I am all for an owner-builder exemption (such as we already have in other FL counties) but if the people here insist on keeping a flat impact fee system and nailing everyone equally, at least offer non commercial owner-builders the chance to phase their impact fees into their annual property taxes over a period of 10-15 years. From an accountancy standpoint, this wouldn't be hard to do. Divide their impact fee by 15 = (y), assign (y) to their annual property taxes for 15 years.
Mr Wanchick asserted that "the impact fees cannot just be waved". That's ridiculous. Of course they could be. Putnam County abolished them all together (which made perfect sense there and should be continued for a while but wouldn't be wise here, given that there are vastly different economic forces between there and here). Change the damn statute to wave them for certain classes of construction most applicable to commercial workforce housing and/or owner-builders of modest homes that meet specified criteria.
Lake County has a waver program that knocks them down up to 75% for eligible low income homes.
https://www.lakecountyfl.gov/departments/economic_growth/planning_and_zo...

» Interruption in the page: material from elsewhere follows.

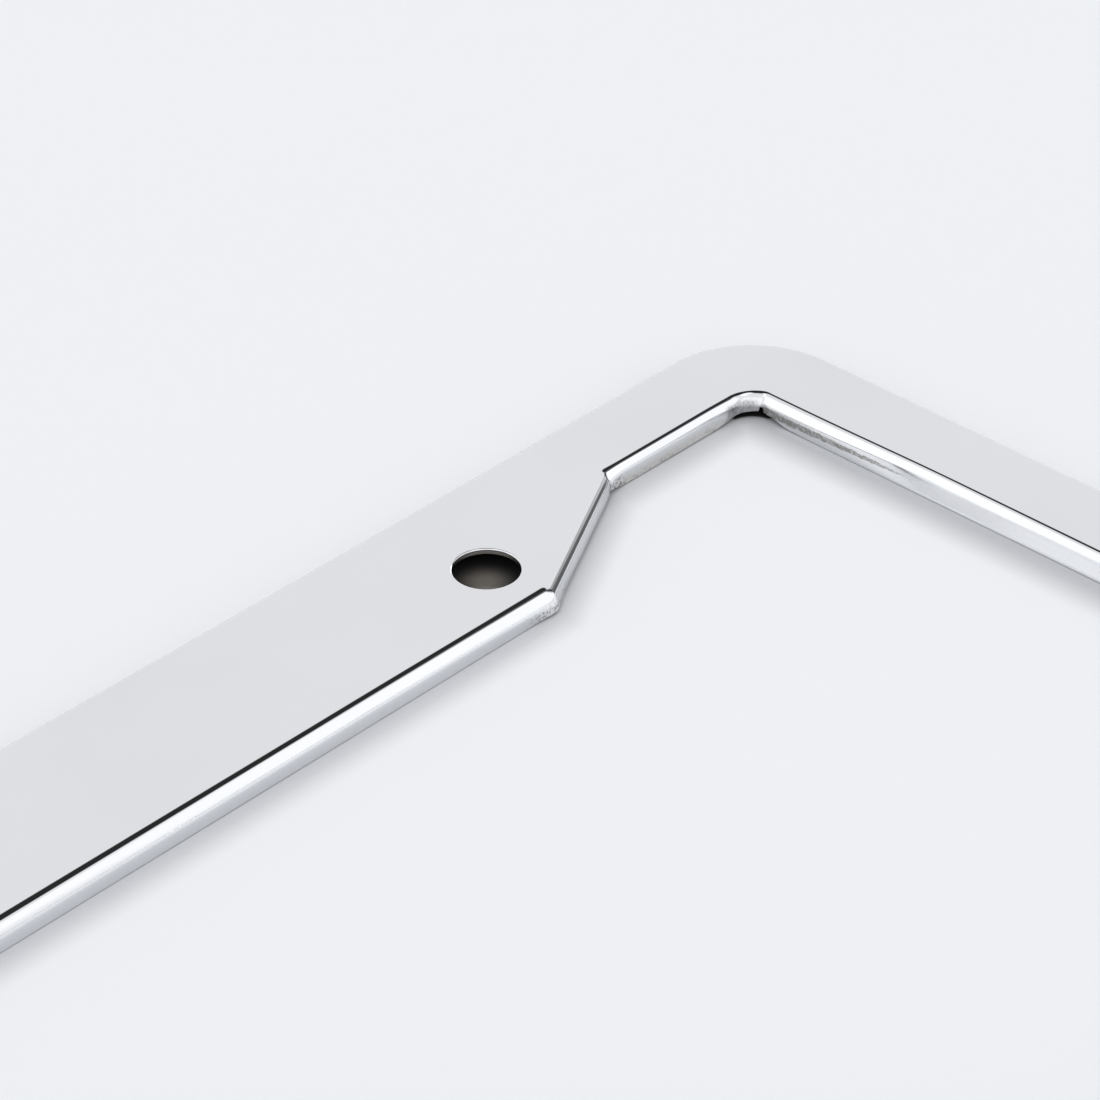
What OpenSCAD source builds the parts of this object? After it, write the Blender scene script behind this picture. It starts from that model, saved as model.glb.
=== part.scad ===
// Frame for a car number plate of the 12 x 6 inch size, pressed from one stainless sheet.
// It lies face up. Origin at the bottom centre, X along the length, Z up, millimetres.
// The flat face is folded down along its outer edge and round the window in the middle,
// and both flanges stand on the surface below.

/* [Overall] */
// Length over the outer flanges
frame_l = 311; // [300:1:330]
// Width over the outer flanges, along Y
frame_w = 160; // [152:1:175]
// Height of the face above the surface it lies on
frame_h = 3.2; // [3:0.1:6]
// Sheet thickness
sheet_t = 0.8; // [0.5:0.1:1]
// Outer radius of every folded edge
fold_r = 2; // [1.5:0.1:2.4]
// Radius of the four outer corners
corner_r = 14.5; // [8:0.5:20]

/* [Rails] */
// Width of the wide middle part of the top and bottom rails
wide_rail = 25.7; // [22:0.1:30]
// Width of the top and bottom rails beside the corners
narrow_rail = 13.3; // [11:0.1:16]
// Width of the two side rails
side_rail = 13.9; // [11:0.1:18]
// Length along X of the slanted step from the wide part to the narrow part
step_run = 23.4; // [18:0.2:26]
// Radius of the folded corner where the step starts
brow_r = 3; // [2.6:0.1:6]
// Radius of the folded corner where the step ends
crease_r = 0.4; // [0.2:0.1:2]
// Radius of the four window corners
window_r = 3; // [1:0.5:6]

/* [Plate bolts] */
// Distance between the two bolt holes
bolt_spacing = 177.8; // [150:0.1:180]
// Bolt hole diameter
bolt_d = 8.5; // [6:0.1:9]
// Distance from the top edge to the hole centres
bolt_drop = 16.3; // [13:0.1:17]
// Length of the wide rail past each hole centre, at the foot of its inner flange
bolt_land = 2; // [1:0.1:8]

/* [Pressing marks] */
// How far the foot of the short inner flanges is drawn up at mid length
arch_h = 0.7; // [0.2:0.1:0.9]
// How far the foot is drawn up at each window corner
lift_h = 1; // [0.8:0.1:1.4]
// Length over which the foot is drawn up at each window corner
lift_l = 7; // [5:0.5:10]
// Width at the foot of the split in one window corner
split_w = 0.9; // [0.4:0.1:1.4]
// Height of the tip of the split above the surface
split_h = 2.1; // [1.8:0.1:2.4]

/* [Hidden] */
fine = 96;
steel = [0.86, 0.87, 0.88];
hx = frame_l / 2;
hy = frame_w / 2;
// How far the folded strips lap into the flat face
lap = 0.8;
// How far a cut or a strip runs past the plane where it could end
past = 0.5;
// Window outline at the outer faces of its flanges
win_x = hx - side_rail;
win_wide = hy - wide_rail;
win_narrow = hy - narrow_rail;
step_start = bolt_spacing / 2 + bolt_land;
step_end = step_start + step_run;
step_a = atan2(win_narrow - win_wide, step_run);
step_l = norm([step_run, win_narrow - win_wide]);
step_tan = tan(step_a / 2);
// A quarter of each folded edge, as rows of straight length, radius and turn at its end.
// The metal is on the left, a turn to the left is positive, and the last row only runs on.
window_quarter = [
    [step_start - brow_r * step_tan, brow_r, step_a],
    [step_l - (brow_r + crease_r) * step_tan, crease_r, -step_a],
    [win_x - step_end - crease_r * step_tan - window_r, window_r, -90],
    [win_narrow - window_r + past, 0, 0]
];
edge_quarter = [
    [hy - corner_r, corner_r, 90],
    [hx - corner_r + past, 0, 0]
];
// Line of the flat face inside the folds, with the metal on its left, for one quarter
face_d = fold_r + lap / 2;
face_window = concat(
    [[0, win_wide + face_d]],
    [[step_start - face_d * step_tan, win_wide + face_d]],
    [[step_end - face_d * step_tan, win_narrow + face_d]],
    arc([win_x - window_r, win_narrow - window_r], window_r + face_d, 90, 0),
    [[win_x + face_d, 0]]
);
face_edge = concat(
    [[hx - face_d, 0]],
    arc([hx - corner_r, hy - corner_r], corner_r - face_d, 0, 90),
    [[0, hy - face_d]]
);
// Radius of the shallow arch under a short inner flange, and of the arch at a corner
arch_half = (win_x - step_end) / 2 + 2;
arch_r = (arch_half * arch_half + arch_h * arch_h) / (2 * arch_h);
lift_r = (lift_l * lift_l / 4 + lift_h * lift_h) / (2 * lift_h);

function arc(c, r, from, to) =
    [for (k = [0:12]) let (a = from + (to - from) * k / 12) c + r * [cos(a), sin(a)]];

// Section of a folded edge: outer face of the flange at x = 0, metal on the +x side
module fold_section(reach) {
    bend_z = frame_h - fold_r;
    square([sheet_t, bend_z]);
    translate([fold_r, frame_h - sheet_t]) square([reach, sheet_t]);
    intersection() {
        translate([fold_r, bend_z]) difference() {
            circle(r = fold_r, $fn = fine);
            circle(r = fold_r - sheet_t, $fn = fine);
        }
        translate([0, bend_z]) square(fold_r);
    }
}

// Straight folded strip along +X
module strip(length) {
    rotate([90, 0, 90]) linear_extrude(length) fold_section(lap);
}

// Moves what follows round a turn of radius r
module round_turn(r, turn) {
    translate([0, sign(turn) * r, 0]) rotate(turn) translate([0, -sign(turn) * r, 0]) children();
}

// Folded strip round a turn: the part of a folded ring between the two straight strips
module turned_strip(r, turn) {
    big = r + fold_r + lap + past;
    intersection() {
        translate([0, sign(turn) * r, 0]) rotate_extrude($fn = fine)
            if (turn > 0)
                translate([r, 0]) mirror([1, 0]) fold_section(min(lap, (r - fold_r) * 0.8));
            else
                translate([r, 0]) fold_section(lap);
        translate([0, -2 * big, -past]) cube([2 * big, 4 * big, frame_h + 2 * past]);
        round_turn(r, turn)
            translate([-2 * big, -2 * big, -past]) cube([2 * big, 4 * big, frame_h + 2 * past]);
    }
}

// Folded edge along the rows of a list, each strip starting where the last one ended
module folded_edge(rows, i = 0) {
    strip(rows[i][0]);
    if (i < len(rows) - 1) translate([rows[i][0], 0, 0]) {
        turned_strip(rows[i][1], rows[i][2]);
        round_turn(rows[i][1], rows[i][2]) folded_edge(rows, i + 1);
    }
}

module quarters() {
    for (mx = [0, 1], my = [0, 1]) mirror([mx, 0, 0]) mirror([0, my, 0]) children();
}

module flat_face() {
    translate([0, 0, frame_h - sheet_t]) linear_extrude(sheet_t)
        quarters() polygon(concat(face_window, face_edge));
}

module bolt_holes() {
    for (x = [-1, 1])
        translate([x * bolt_spacing / 2, hy - bolt_drop, frame_h - sheet_t - past])
            cylinder(d = bolt_d, h = sheet_t + 2 * past, $fn = fine);
}

// The sheet had to stretch round each window corner, so its foot is drawn up there
module drawn_foot() {
    deep = sheet_t + past;
    translate([(win_x + step_end) / 2, win_narrow + deep, arch_h - arch_r])
        rotate([90, 0, 0]) cylinder(r = arch_r, h = deep + 2, $fn = 4 * fine);
    translate([win_x, win_narrow, lift_h - lift_r]) rotate(45) translate([deep, 0, 0])
        rotate([0, -90, 0]) cylinder(r = lift_r, h = deep + window_r, $fn = fine);
}

// In one corner it stretched too far and split
module split() {
    translate([win_x, win_narrow, 0]) rotate(45) translate([sheet_t + past, 0, 0])
        rotate([90, 0, -90]) linear_extrude(sheet_t + past + window_r)
            polygon([[-split_w / 2, -past], [split_w / 2, -past], [0, split_h]]);
}

module plate_frame() {
    color(steel) difference() {
        union() {
            flat_face();
            quarters() {
                translate([0, win_wide, 0]) folded_edge(window_quarter);
                translate([hx, 0, 0]) rotate(90) folded_edge(edge_quarter);
            }
        }
        bolt_holes();
        quarters() drawn_foot();
        split();
    }
}

plate_frame();
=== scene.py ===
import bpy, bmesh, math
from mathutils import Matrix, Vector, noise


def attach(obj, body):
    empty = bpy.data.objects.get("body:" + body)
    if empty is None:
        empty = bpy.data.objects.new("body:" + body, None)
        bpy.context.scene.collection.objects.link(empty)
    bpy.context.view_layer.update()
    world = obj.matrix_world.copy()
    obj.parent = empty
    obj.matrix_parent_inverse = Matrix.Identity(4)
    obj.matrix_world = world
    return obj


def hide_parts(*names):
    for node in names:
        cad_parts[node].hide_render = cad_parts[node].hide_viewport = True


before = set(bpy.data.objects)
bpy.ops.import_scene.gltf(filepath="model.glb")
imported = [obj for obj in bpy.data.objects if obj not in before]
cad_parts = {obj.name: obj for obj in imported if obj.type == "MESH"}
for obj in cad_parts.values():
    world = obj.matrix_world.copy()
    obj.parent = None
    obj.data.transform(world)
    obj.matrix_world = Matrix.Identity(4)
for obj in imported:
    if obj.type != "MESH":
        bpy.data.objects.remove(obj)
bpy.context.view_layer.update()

# Camera: a long lens over the middle of the window, turned to the top right corner of the
# frame, with one bolt hole and the step beside it in view. It isn't part of the object.
lens = bpy.data.cameras.new("long_lens")
lens.sensor_width, lens.lens = 36, 125.2
lens.clip_start, lens.clip_end = 0.01, 50
camera = bpy.data.objects.new("camera", lens)
camera.location = (-0.18336, -0.20516, 0.26979)
camera.rotation_euler = (math.radians(55.41), 0, math.radians(-46.52))
bpy.context.scene.collection.objects.link(camera)
bpy.context.scene.camera = camera
bpy.context.scene.view_settings.view_transform = "Standard"

# Inner flange: the edge of the window, drawn down in the press from the one stainless sheet.
# It is a flat strip bent round a die and carried round the window, so each ring of the
# strip is placed by where it lies along the edge. Millimetres, turned to metres at the end.
sheet_t, face_h, fold_r = 0.8, 3.2, 2.0
half_l, half_w = 155.5, 80.0
window_x, window_wide, window_narrow = 141.6, 54.3, 66.7
step_start, step_end = 91.3, 114.75
brow_r, crease_r = 3.2, 0.5
corner_r, corner_turn, seam_r = 3.6, 58.0, 0.45
step_turn = math.degrees(math.atan2(window_narrow - window_wide, step_end - step_start))
step_tan = math.tan(math.radians(step_turn / 2))
step_l = math.hypot(step_end - step_start, window_narrow - window_wide)


def spaced(length, near, far, ends=2):
    """Marks along a straight, close together near its start, or near both ends."""
    marks, gap = [0.0], near
    while marks[-1] + gap * 1.3 < length / ends:
        marks.append(marks[-1] + gap)
        gap = min(gap * 1.22, far)
    marks.append(length / ends)
    return marks if ends == 1 else marks + [length - mark for mark in reversed(marks[:-1])]


def walk(x, y, heading, rows):
    """Stations (x, y, direction into the metal, distance) along an edge with the metal on its left.
    A row is the marks of a straight, then the radius, turn and steps of the bend after it."""
    stations, gone = [], 0.0
    for marks, radius, turn, steps in rows:
        along = Vector((math.cos(math.radians(heading)), math.sin(math.radians(heading))))
        for mark in marks:
            stations.append((Vector((x, y)) + along * mark, Vector((-along.y, along.x)), gone + mark))
        x, y = stations[-1][0]
        gone += marks[-1]
        side = math.copysign(radius, turn)
        centre = Vector((x, y)) + Vector((-along.y, along.x)) * side
        for step in range(1, steps):
            angle = math.radians(heading + turn * step / steps)
            inward = Vector((-math.sin(angle), math.cos(angle)))
            stations.append((centre - inward * side, inward, gone + abs(math.radians(turn)) * radius * step / steps))
        heading += turn
        angle = math.radians(heading)
        x, y = centre - Vector((-math.sin(angle), math.cos(angle))) * side
        gone += abs(math.radians(turn)) * radius
    return stations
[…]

On the other end of the spectrum, we have the impact-fee issue as it relates to commercial development and what amounts to the looting of our towns existing infrastructure. Unfortunately, there are legal constraints on just how high impact fees can go, which means that the extortionate and punitive impact fees I'd gladly see applied on large scale commercial develop wouldn't withstand legal challenges. Bummer. At the other end of the spectrum, we have impact fees choking out normal people from building modest homes, we have impact fees exerting a huge pressure on allowing affordable housing to be built. Lets hope that whatever the "study" concludes, it addresses these issues with some degree of local understanding.